Once again we have a governor that will not hesitate to accuse the federal government of trampling on states’ rights, while at the same time calling on Congress to do the same on a different topic that does not affect his state.

Florida already has one form of legalized online gambling.  Citizens may wager on horse races over the Internet via TVG.  This form of online gambling is protected by the current federal bill seeking a ban on most forms of online gambling.

Gov. Scott’s PAC received a $250,000 check from Sheldon Adelson in 2012.

States’ Rights and Internet Gambling

Every state has the right to determine whether online gambling is the right fit for its citizens without interference from the federal government.  It is not appropriate for GOP governors in the South to try and force their beliefs and those of their contributors onto others across the country.

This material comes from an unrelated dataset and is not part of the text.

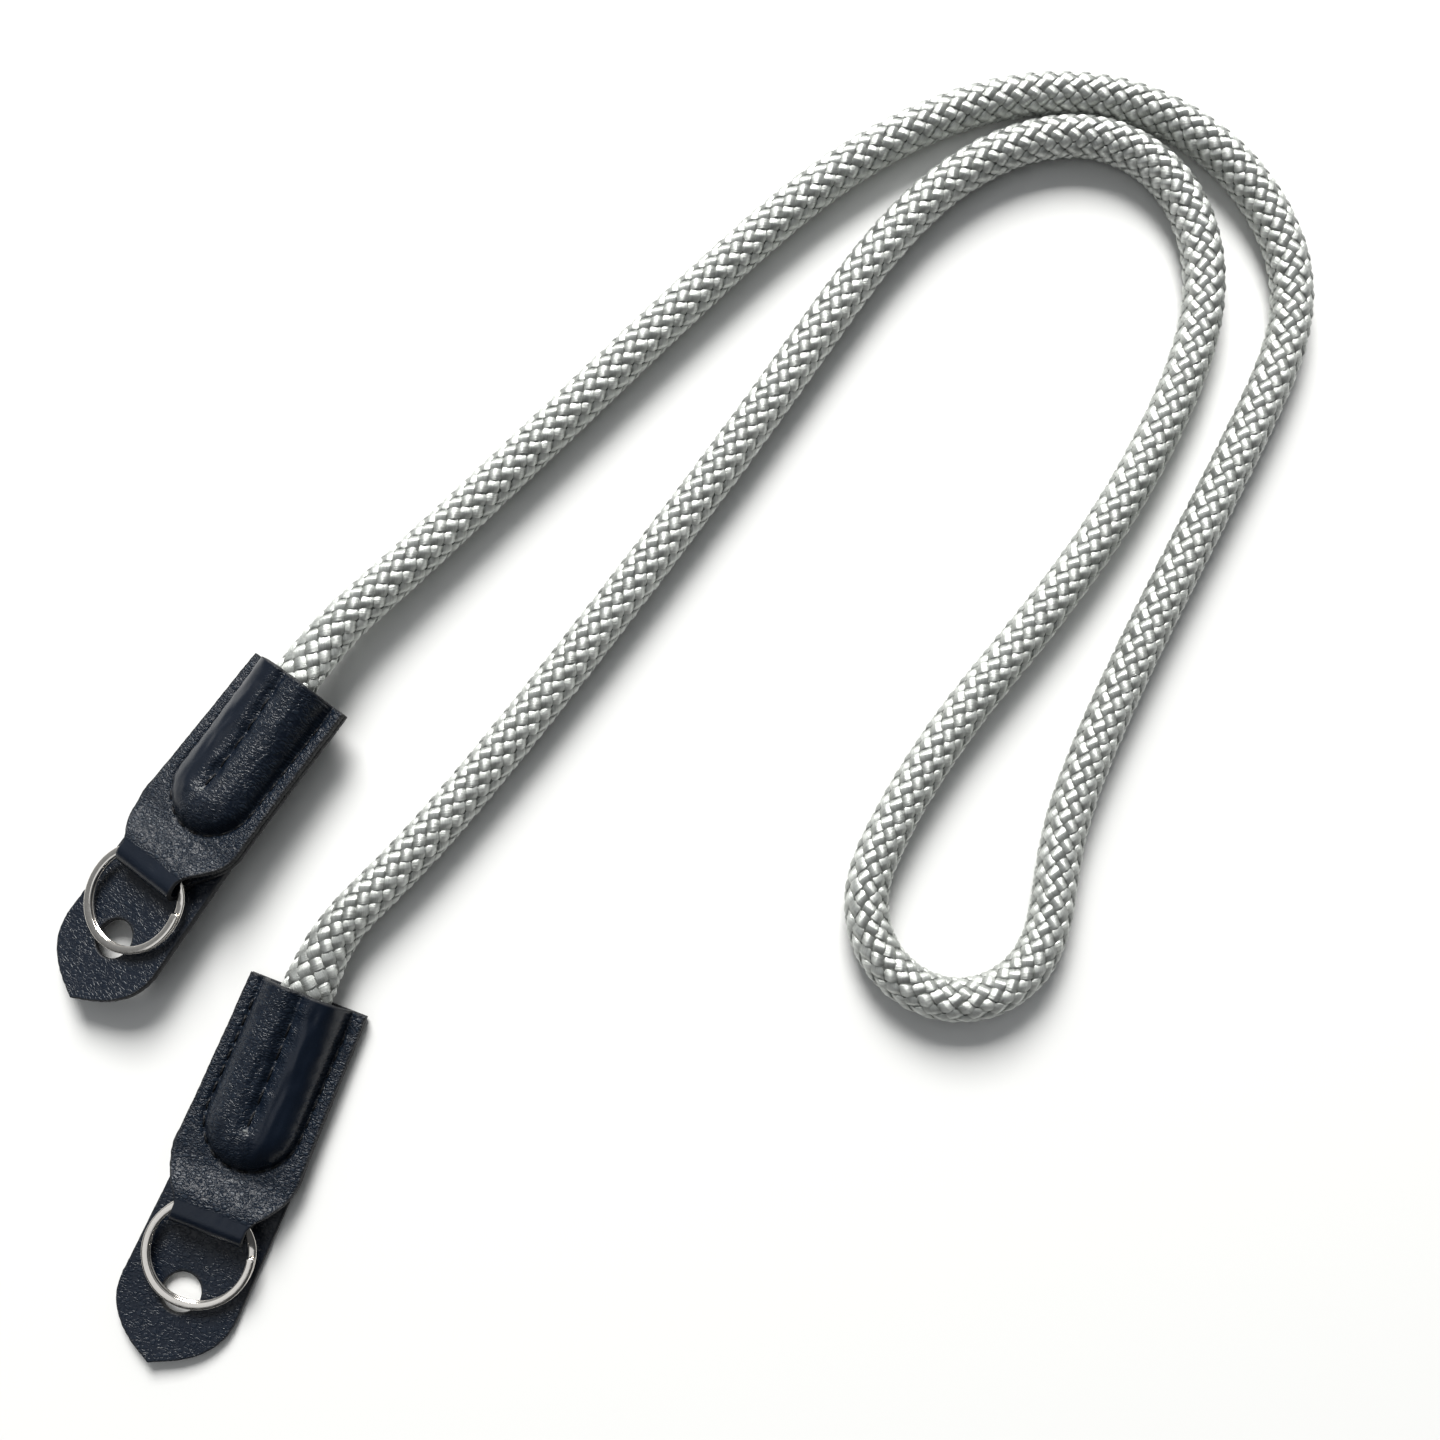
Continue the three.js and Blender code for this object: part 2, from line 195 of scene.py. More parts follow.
def tube(points, side, up, half_width, half_height, sides):
    """Closed tube through points, with round sections of the given half sizes."""
    angle = 2 * np.pi * np.arange(sides) / sides
    across = side[:, None] * (np.cos(angle) * half_width[:, None])[..., None]
    rise = up[:, None] * (np.sin(angle) * half_height[:, None])[..., None]
    sections = points[:, None] + across + rise
    return sections.reshape(-1, 3), tube_faces(len(points), sides)


# ---------- where the ends lie ----------

mounts = {mount["name"]: mount for mount in frame["record"]["mounts"]}


def end_matrix(end):
    """Frame of an end: x across, y towards the mouth and z up from the flap's back."""
    mount = mounts[f"flap_{end}_back"]
    turn = math.radians(END_TURNS[end])
    along = Vector((-math.sin(turn), math.cos(turn), 0))
    up = -Vector(mount["axis"]).normalized()
    across = along.cross(up)
    matrix = Matrix((across, along, up)).transposed().to_4x4()
    matrix.translation = Vector(mount["pos_m"]) / MM
    return matrix


def tab_matrix(end):
    pitch = Matrix.Rotation(-math.atan(TAB_SLOPE), 4, "X")
    return end_matrix(end) @ Matrix.Translation((0, 0, TAB_LIFT)) @ pitch


def flap_matrix(end):
    return end_matrix(end) @ Matrix.Rotation(math.radians(FLAP_TURNS[end]), 4, "Z")


def ring_matrix(end):
    place = Matrix.Translation((0, RING_CENTRE_ALONG, RING_CENTRE_HEIGHT))
    return end_matrix(end) @ place @ Matrix.Rotation(math.atan(RING_SLOPE), 4, "X")


# ---------- camera ----------

CAMERA_PLACE = (0.0784, 0.014765, 0.281)
CAMERA_TURN = (7.373, -2.76, 0)  # degrees about X, Y and Z
CAMERA_LENS = 37.5
CAMERA_SENSOR = 36


def add_camera():
    data = bpy.data.cameras.new("camera")
    data.lens = CAMERA_LENS
    data.sensor_width = CAMERA_SENSOR
    data.clip_start = 0.01
    camera = bpy.data.objects.new("camera", data)
    camera.location = CAMERA_PLACE
    camera.rotation_euler = [math.radians(turn) for turn in CAMERA_TURN]
    bpy.context.scene.collection.objects.link(camera)
    bpy.context.scene.camera = camera


# ---------- materials ----------

# Linear colours
YARN_STREAK, YARN_PALE = (0.42, 0.436, 0.415, 1), (0.95, 0.97, 0.935, 1)
# The second colour here is painted shade: the darkened colour of the floats where they dive under
YARN_TONED, YARN_PAINTED_SHADE = (0.30, 0.313, 0.296, 1), (0.09, 0.095, 0.088, 1)
# The rope's core is painted near black, as the shade that lies between the floats
CORE_SHADE_DARK, CORE_SHADE_LIGHT = (0.05, 0.055, 0.05, 1), (0.12, 0.125, 0.117, 1)
LEATHER_DARK, LEATHER_LIGHT = (0.002, 0.0046, 0.0105, 1), (0.0034, 0.007, 0.015, 1)
LEATHER_PEBBLES = (0.009, 0.0155, 0.026, 1)
CUT_DARK, CUT_LIGHT = (0.004, 0.005, 0.007, 1), (0.022, 0.023, 0.026, 1)
THREAD_DARK, THREAD_LIGHT = (0.002, 0.002, 0.003, 1), (0.006, 0.0065, 0.008, 1)
# The pale thread colour is a painted highlight, on the stitch that ends the middle seam
THREAD_PAINTED_HIGHLIGHT = (0.16, 0.17, 0.17, 1)
STEEL_DULL, STEEL_BRIGHT = (0.72, 0.68, 0.63, 1), (0.86, 0.82, 0.77, 1)
FLOOR_COLOUR = (0.79, 0.79, 0.78, 1)

# Shares of the darker colours in the yarn: its random tone, and the painted shade where the floats dive under
TONE_SHARE = 0.3
PAINTED_SHADE_SHARE = 0.62
STREAKS_APART = 40.0  # in the noise, so that each float has its own streaks


class Shader:
    """One node material with a Principled shader, and short calls to add nodes to it."""

    def __init__(self, name, **settings):
        self.material = bpy.data.materials.new(name)
        self.material.use_nodes = True
        self.tree = self.material.node_tree
        self.principled = self.tree.nodes["Principled BSDF"]
        self.set(self.principled, settings)

    def set(self, node, inputs):
        for key, value in inputs.items():
            socket = node.inputs[key]
            if isinstance(value, bpy.types.NodeSocket):
                self.tree.links.new(value, socket)
            else:
                socket.default_value = value

    def node(self, kind, inputs=None, **settings):
        made = self.tree.nodes.new(f"ShaderNode{kind}")
        for key, value in settings.items():
            setattr(made, key, value)
        self.set(made, inputs or {})
        return made

    def math(self, operation, *values):
        made = self.node("Math", operation=operation)
        self.set(made, dict(enumerate(values)))
        return made.outputs[0]

    def ramp(self, value, low, high, to_low=0.0, to_high=1.0):
        made = self.node("MapRange", interpolation_type="SMOOTHSTEP")
        self.set(made, {0: value, 1: low, 2: high, 3: to_low, 4: to_high})
        return made.outputs[0]

    def mix(self, share, first, second):
        made = self.node("Mix", data_type="RGBA")
        self.set(made, {0: share, 6: first, 7: second})
        return made.outputs[2]

    def attribute(self, name):
        return self.node("Attribute", attribute_name=name).outputs["Fac"]

    def millimetres(self):
        """Object coordinates in millimetres."""
        place = self.node("TexCoord").outputs["Object"]
        scale = self.node("VectorMath", {0: place, 1: (1 / MM,) * 3}, operation="MULTIPLY")
        return scale.outputs[0]

    def noise(self, vector, scale, detail=2.0, roughness=0.5):
        inputs = {"Vector": vector, "Scale": scale, "Detail": detail, "Roughness": roughness}
        return self.node("TexNoise", inputs).outputs["Fac"]

    def bump(self, height, distance_mm, strength=1.0, normal=None):
        made = self.node("Bump", {"Height": height, "Distance": distance_mm * MM, "Strength": strength})
        if normal is not None:
            self.set(made, {"Normal": normal})
        return made.outputs[0]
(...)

Residents, legislators and governors in Delaware, Nevada and New Jersey have decided that online gambling is appropriate within those borders.  Other states have determined online lottery ticket sales and horse racing should be legal and regulated.  Many states have agreed online gambling is not appropriate. The key here is that the states decided, not the federal government.

If a state decides that online gambling should not be legal then that is its right.  Congress does not have the right to take that choice away from states.  Governors that cite states’ rights for their opposition to Obamacare and Common Core, while at the same time calling for a federal ban on other states’ rights, are hypocrites.